> Material:
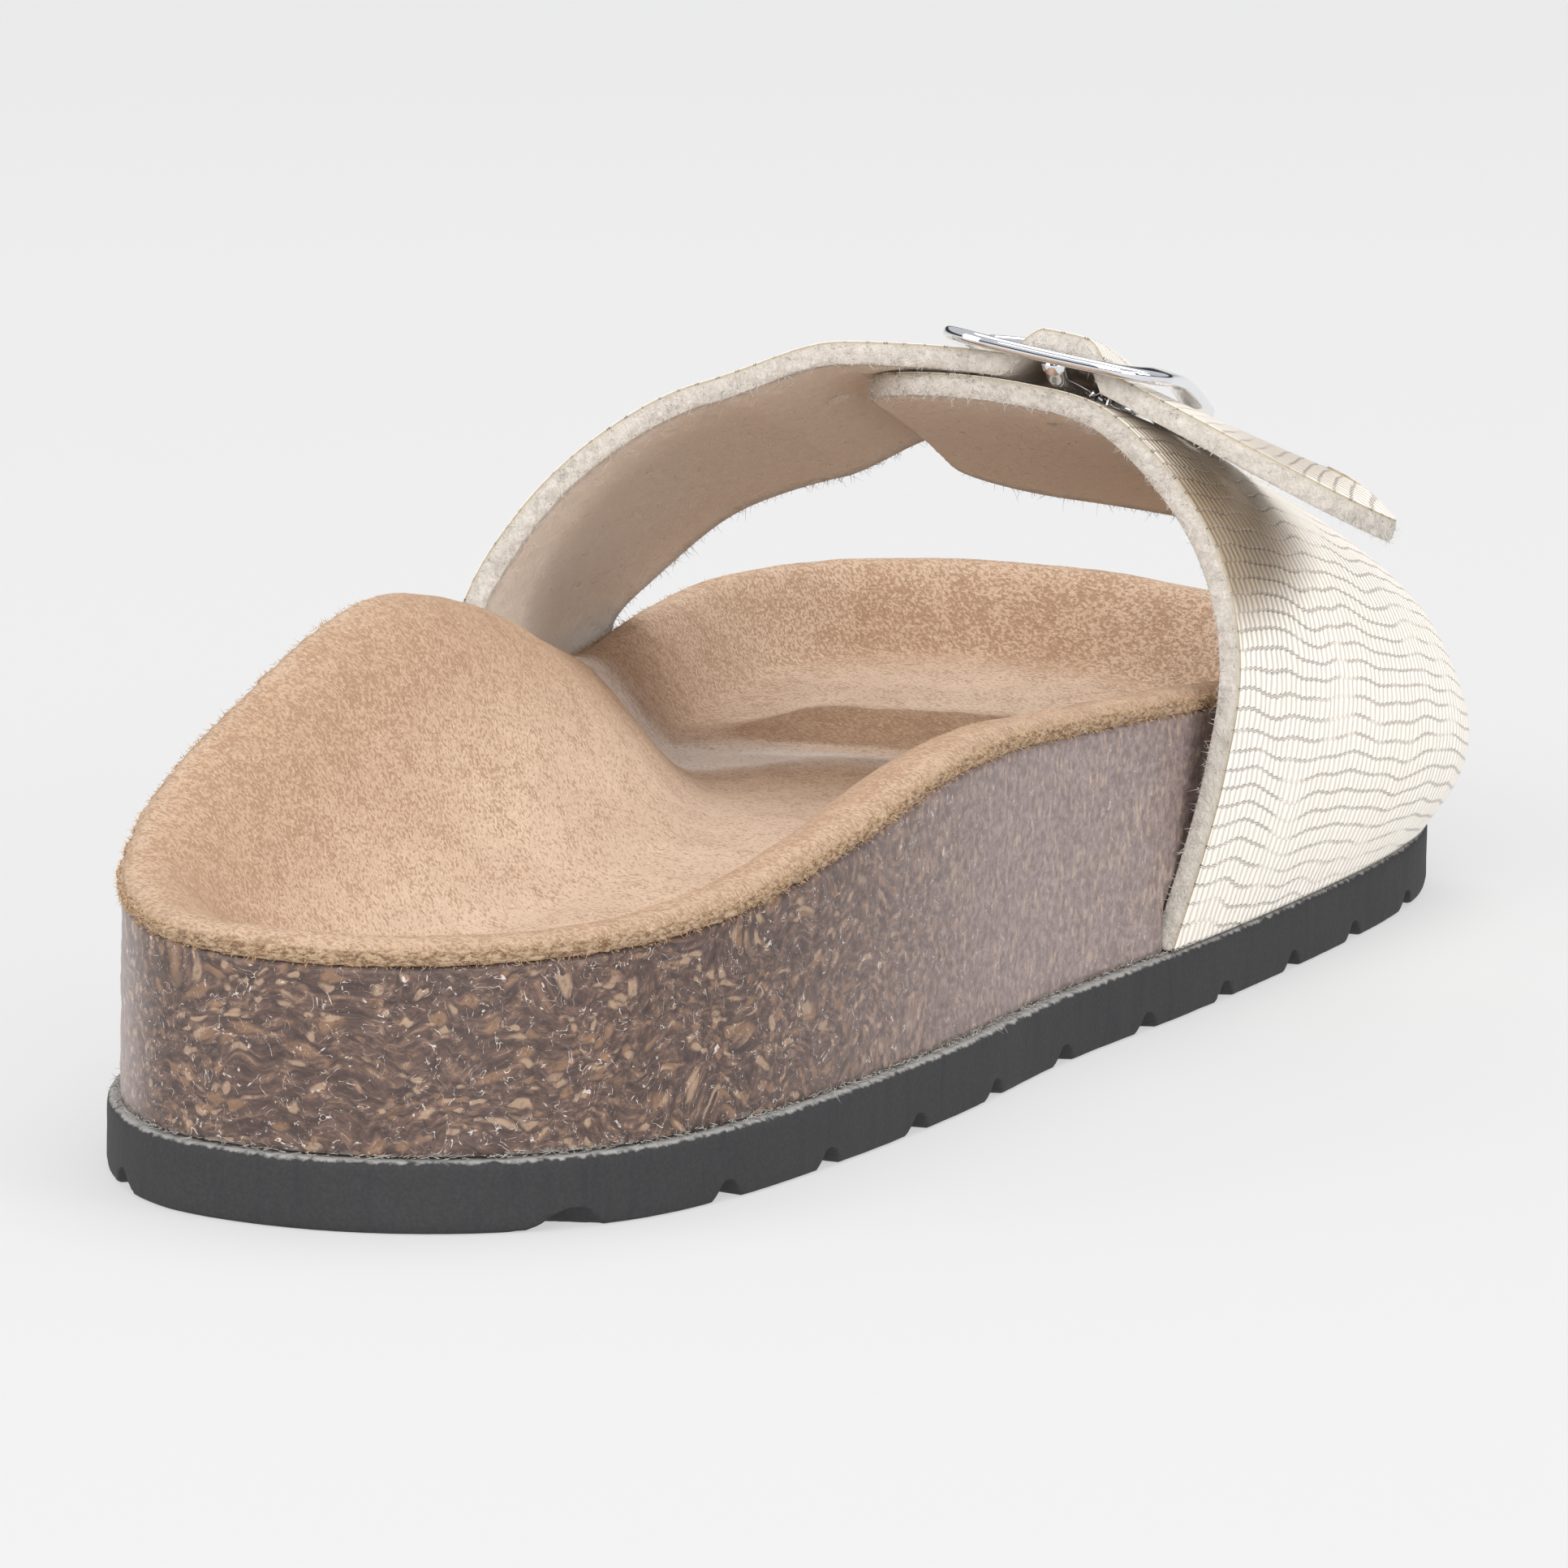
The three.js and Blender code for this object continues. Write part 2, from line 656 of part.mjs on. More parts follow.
// Prong: a wire that hooks under the centre bar, comes up through the strap's hole and lies
// on the bar of the frame
function makeProng() {
  const hook = centreBarRadius + seam + prongRadius;
  const rest = frameLift + buckleThickness / 2 + seam + prongRadius;
  const bend = [
    [hook, centreLift + prongRadius / 2],
    [hook * 0.8, centreLift - hook * 0.62],
    [0, centreLift - hook],
    [-hook * 0.8, centreLift - hook * 0.62],
    [-hook, centreLift + prongRadius / 2],
    [-hook - prongRadius / 2, centreLift + prongRise],
    [-hook - prongRadius, rest - 1.5 * prongRadius],
    [-hook - 2 * prongRadius, rest],
    [-hook - 6 * prongRadius, rest],
    [-frameReach - buckleShift - prongOverhang, rest],
  ];
  const places = bend.map(([distance, lift]) => onStrap(distance, buckleMiddle, lift));
  const path = places.map((frame, k) => {
    const before = places[Math.max(k - 1, 0)].place;
    const after = places[Math.min(k + 1, places.length - 1)].place;
    const tangent = after.clone().sub(before).normalize();
    const side = frame.forward;
    return { place: frame.place, side, up: new THREE.Vector3().crossVectors(tangent, side).normalize() };
  });
  return tubeSolid(path, roundSection(prongRadius, 8), false);
}

// Round cutter square to the strap's face
function holeAt(place, out) {
  const geometry = new THREE.CylinderGeometry(holeRadius, holeRadius, cutterDepth, 12);
  geometry.applyQuaternion(new THREE.Quaternion().setFromUnitVectors(new THREE.Vector3(0, 1, 0), out));
  geometry.translate(place.x, place.y, place.z);
  return solidFrom(geometry);
}

function makeInnerHalf() {
  const body = sheetFromRows(innerHalfRows(0), strapThickness, 0);
  const used = onStrap(-centreBarRadius - seam - prongRadius - 0.3, buckleMiddle, strapThickness + seam);
  const cutters = [holeAt(used.place, used.out)];
  for (let k = 1; k <= 2; k += 1) {
    const towards = onStrap(-buckleLength / 2 - holePitch * k, buckleMiddle, strapThickness);
    cutters.push(holeAt(towards.place, towards.out));
  }
  for (let k = 1; k <= 2; k += 1) {
    const row = tipRow(holePitch * k / tipLength, buckleMiddle, buckleMiddle);
    const { place, out } = row[Math.floor(strapColumns / 2)];
    cutters.push(holeAt(place, out));
  }
  return wasm.Manifold.difference([body, ...cutters]);
}

// The outer half has a slot under the centre bar, where the prong hooks round it
function makeOuterHalf() {
  const body = sheetFromRows(outerHalfRows(0), strapThickness, 0);
  const frame = onStrap(0, buckleMiddle, 0);
  const geometry = new THREE.BoxGeometry(slotLength, slotWidth, cutterDepth);
  const turn = new THREE.Matrix4().makeBasis(frame.across, frame.out.clone().cross(frame.across), frame.out);
  geometry.applyMatrix4(turn);
  geometry.translate(frame.place.x, frame.place.y, frame.place.z);
  return wasm.Manifold.difference([body, solidFrom(geometry)]);
}

const looks = {
  rubber: { color: 0x434345, roughness: 0.85, metalness: 0 },
  cork: { color: 0x5a4334, roughness: 0.8, metalness: 0 },
  suede: { color: 0xc9a77f, roughness: 0.95, metalness: 0 },
  strap: { color: 0xe3dccb, roughness: 0.5, metalness: 0 },
  chrome: { color: 0xd6d8da, roughness: 0.12, metalness: 1 },
};

const recessRows = 6;
const innerRecess = recess(innerHalfRows(seam).slice(0, recessRows), 0);
const outerRecess = recess(outerHalfRows(seam).slice(-recessRows), -1);

const pieces = [
  ['outsole', looks.rubber, makeOutsole()],
  ['cork_footbed', looks.cork, makeCork([innerRecess, outerRecess])],
  ['suede_lining', looks.suede, makeLining([innerRecess, outerRecess])],
  ['strap_inner_half', looks.strap, makeInnerHalf()],
  ['strap_outer_half', looks.strap, makeOuterHalf()],
  ['buckle_frame', looks.chrome, makeFrame()],
  ['buckle_prong', looks.chrome, makeProng()],
];

const group = new THREE.Group();
group.name = 'cork_sandal';
pieces.forEach(([name, look, solid]) => {
  const { vertProperties, triVerts } = solid.getMesh();
  const geometry = new THREE.BufferGeometry();
  geometry.setAttribute('position', new THREE.BufferAttribute(Float32Array.from(vertProperties), 3));
  geometry.setIndex(Array.from(triVerts));
  const mesh = new THREE.Mesh(geometry, new THREE.MeshStandardMaterial(look));
  mesh.name = name;
  group.add(mesh);
});

// The origin is the middle of the box round the sandal, on the ground
const box = new THREE.Box3().setFromObject(group);
const middle = box.getCenter(new THREE.Vector3());
group.children.forEach((mesh) => mesh.geometry.translate(-middle.x, -middle.y, -box.min.z));

export default group;
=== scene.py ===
"""Right sandal with a cork footbed, a suede lining and one strap in two halves.

Lengths are in metres. +Y points to the toe, +X to the outer side of the foot, +Z up.
"""

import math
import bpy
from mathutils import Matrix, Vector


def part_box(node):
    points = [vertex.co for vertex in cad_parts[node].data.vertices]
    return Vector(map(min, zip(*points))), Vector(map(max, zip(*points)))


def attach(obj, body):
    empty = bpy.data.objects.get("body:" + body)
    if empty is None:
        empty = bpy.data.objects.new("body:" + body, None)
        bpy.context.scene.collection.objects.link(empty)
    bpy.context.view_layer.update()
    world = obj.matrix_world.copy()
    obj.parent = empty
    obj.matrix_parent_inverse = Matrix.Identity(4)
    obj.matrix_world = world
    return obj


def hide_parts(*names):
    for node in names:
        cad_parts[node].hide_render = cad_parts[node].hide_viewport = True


bl_info = {
    "name": "Cork footbed sandal",
    "version": (1, 0, 0),
    "blender": (4, 5, 0),
    "location": "View3D > Sidebar > Sandal",
    "description": "Builds a sandal with a cork footbed, a felt-lined strap and a buckle on its frame",
    "category": "Add Mesh",
}

import bpy
import numpy as np
from bpy.props import FloatProperty, FloatVectorProperty, IntProperty, PointerProperty
from mathutils import Matrix, Vector

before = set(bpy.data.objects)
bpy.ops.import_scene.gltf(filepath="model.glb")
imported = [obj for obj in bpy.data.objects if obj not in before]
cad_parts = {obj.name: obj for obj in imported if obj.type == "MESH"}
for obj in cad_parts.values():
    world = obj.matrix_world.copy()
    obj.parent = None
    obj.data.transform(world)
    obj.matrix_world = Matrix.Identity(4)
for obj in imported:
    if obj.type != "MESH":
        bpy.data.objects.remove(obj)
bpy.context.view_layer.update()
CORK_LOW, CORK_HIGH = (np.array(corner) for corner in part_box("cork_footbed"))

# Sole
ARCH_HEIGHT = 0.045
TOE_SPRING = 0.0027
SPRING_START = 0.70
OUTSOLE_LIP = 0.0012
OUTSOLE_BEVEL = 0.001
SEAM = 0.0003
RIM_LIP = 0.0026
RIM_ROUND = 0.0007
PAD_HEIGHT = 0.0026
PAD_RADIUS = 0.017
TOE_BAR_HEIGHT = 0.0034
TOE_BAR_WIDTH = 0.0065
TOE_BAR_BEND = 0.009
GROOVE_COUNT = 13
GROOVE_PITCH = 0.0186
GROOVE_FIRST = 0.008
GROOVE_WIDTH = 0.0032
GROOVE_DEPTH = 0.002
GROOVE_WAVE = 0.0022
SPINE_HEEL, SPINE_TOE = 0.14, 0.80
PAD_PLACE = (-0.04, 0.615)
TOE_BAR_STATION = 0.775
FOOTBED_REACH = 0.4
FLAT_SHARES = (0.45, 0.86)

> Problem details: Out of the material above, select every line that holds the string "imported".

> Reply:
imported = [obj for obj in bpy.data.objects if obj not in before]
cad_parts = {obj.name: obj for obj in imported if obj.type == "MESH"}
for obj in imported:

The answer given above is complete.